What is needed:
Give back the lines exactly, from the first one to the line with "in (0, 1)], 1)", both ends included.

Given data:
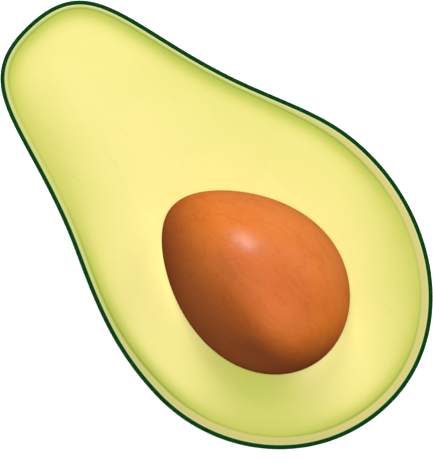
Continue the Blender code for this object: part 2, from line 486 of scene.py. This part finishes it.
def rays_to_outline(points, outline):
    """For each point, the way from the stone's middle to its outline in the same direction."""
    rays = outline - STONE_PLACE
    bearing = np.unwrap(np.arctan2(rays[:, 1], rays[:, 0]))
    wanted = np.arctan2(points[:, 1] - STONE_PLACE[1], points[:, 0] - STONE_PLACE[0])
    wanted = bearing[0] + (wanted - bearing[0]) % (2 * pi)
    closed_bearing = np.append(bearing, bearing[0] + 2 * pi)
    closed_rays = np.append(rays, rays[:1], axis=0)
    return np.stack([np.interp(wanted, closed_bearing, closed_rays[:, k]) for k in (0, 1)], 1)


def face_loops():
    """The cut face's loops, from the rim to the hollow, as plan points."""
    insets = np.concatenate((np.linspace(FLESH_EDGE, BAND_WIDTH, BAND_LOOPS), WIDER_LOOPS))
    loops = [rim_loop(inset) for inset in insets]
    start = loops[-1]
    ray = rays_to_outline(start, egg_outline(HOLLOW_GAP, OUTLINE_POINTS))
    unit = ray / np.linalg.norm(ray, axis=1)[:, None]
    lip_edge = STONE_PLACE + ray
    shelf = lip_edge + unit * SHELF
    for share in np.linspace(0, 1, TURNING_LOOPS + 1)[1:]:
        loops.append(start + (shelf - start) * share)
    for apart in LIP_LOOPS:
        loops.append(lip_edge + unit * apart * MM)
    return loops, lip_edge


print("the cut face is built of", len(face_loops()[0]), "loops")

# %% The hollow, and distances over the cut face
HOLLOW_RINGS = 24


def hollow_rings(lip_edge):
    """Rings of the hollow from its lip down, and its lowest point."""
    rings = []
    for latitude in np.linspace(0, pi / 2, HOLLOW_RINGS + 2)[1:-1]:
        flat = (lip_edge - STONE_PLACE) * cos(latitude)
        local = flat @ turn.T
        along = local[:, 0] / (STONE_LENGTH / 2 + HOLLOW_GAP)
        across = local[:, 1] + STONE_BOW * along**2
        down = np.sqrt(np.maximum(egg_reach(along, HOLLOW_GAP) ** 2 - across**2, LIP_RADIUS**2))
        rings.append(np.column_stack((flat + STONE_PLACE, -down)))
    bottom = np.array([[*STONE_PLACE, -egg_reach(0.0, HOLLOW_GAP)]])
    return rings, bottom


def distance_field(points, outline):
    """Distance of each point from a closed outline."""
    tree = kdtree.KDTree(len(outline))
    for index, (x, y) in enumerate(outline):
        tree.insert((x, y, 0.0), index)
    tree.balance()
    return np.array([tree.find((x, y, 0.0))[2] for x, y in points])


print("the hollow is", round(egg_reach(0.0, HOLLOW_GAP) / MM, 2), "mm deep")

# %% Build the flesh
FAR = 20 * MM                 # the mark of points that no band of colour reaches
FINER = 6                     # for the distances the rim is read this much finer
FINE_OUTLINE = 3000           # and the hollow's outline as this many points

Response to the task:
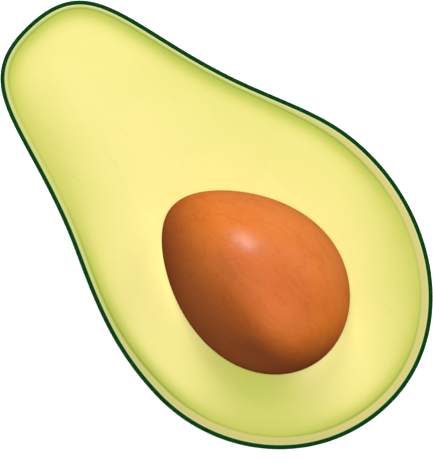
Continue the Blender code for this object: part 2, from line 486 of scene.py. This part finishes it.
def rays_to_outline(points, outline):
    """For each point, the way from the stone's middle to its outline in the same direction."""
    rays = outline - STONE_PLACE
    bearing = np.unwrap(np.arctan2(rays[:, 1], rays[:, 0]))
    wanted = np.arctan2(points[:, 1] - STONE_PLACE[1], points[:, 0] - STONE_PLACE[0])
    wanted = bearing[0] + (wanted - bearing[0]) % (2 * pi)
    closed_bearing = np.append(bearing, bearing[0] + 2 * pi)
    closed_rays = np.append(rays, rays[:1], axis=0)
    return np.stack([np.interp(wanted, closed_bearing, closed_rays[:, k]) for k in (0, 1)], 1)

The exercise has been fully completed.